A Chesapeake Energy shareholder claims in a lawsuit that the company has vastly understated how much executives and directors use corporate jets for personal travel by as much as $10 million per year.
Virginia resident Gilberta Norris filed the derivative shareholder lawsuit in Oklahoma County District Court on Tuesday, claiming that Chesapeake executives and directors have been using the company's fractionally owned aircraft for personal trips to the tune of millions more than what was reported for the past five years.
Between 2007 and 2011, Chesapeake executives and directors reported to shareholders at least $13.8 million in personal aircraft usage.
However, Chesapeake has reported only the variable costs of executives' and directors' personal aircraft usage and not any fixed costs, Norris claims in her lawsuit.
"Thus, for years, shareholders have been kept in the dark as to the size of these fixed costs, and the true, aggregate cost of Chesapeake's aircraft," the lawsuit claimed.

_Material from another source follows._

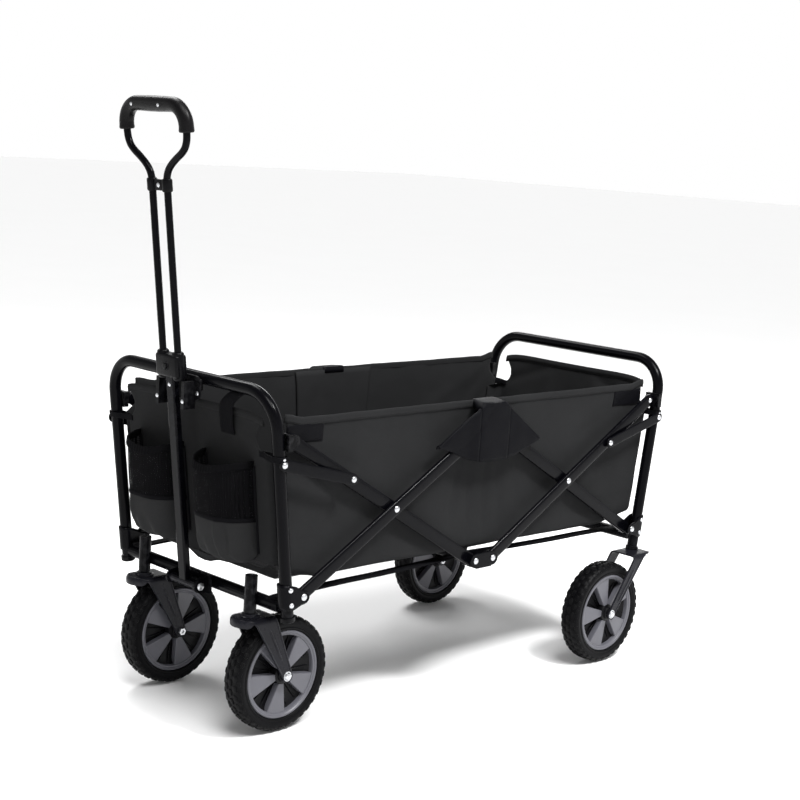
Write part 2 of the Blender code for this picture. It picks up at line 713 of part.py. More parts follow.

Fixed costs of the aircraft include a monthly management fee for things such as pilot salaries, training, hangar costs, maintenance expenditures and insurance, among other things, the lawsuit claims.
The information from the lawsuit came from a shareholder demand to inspect company records, which is permitted in certain cases under Oklahoma law, said New York City-based attorney Hung G. Ta, who is representing Norris in the lawsuit.
Portions of the lawsuit with details of how certain travel costs have been omitted from the company's official reports have been redacted because of a confidentiality agreement Norris made with the company as part of her demand to inspect company records.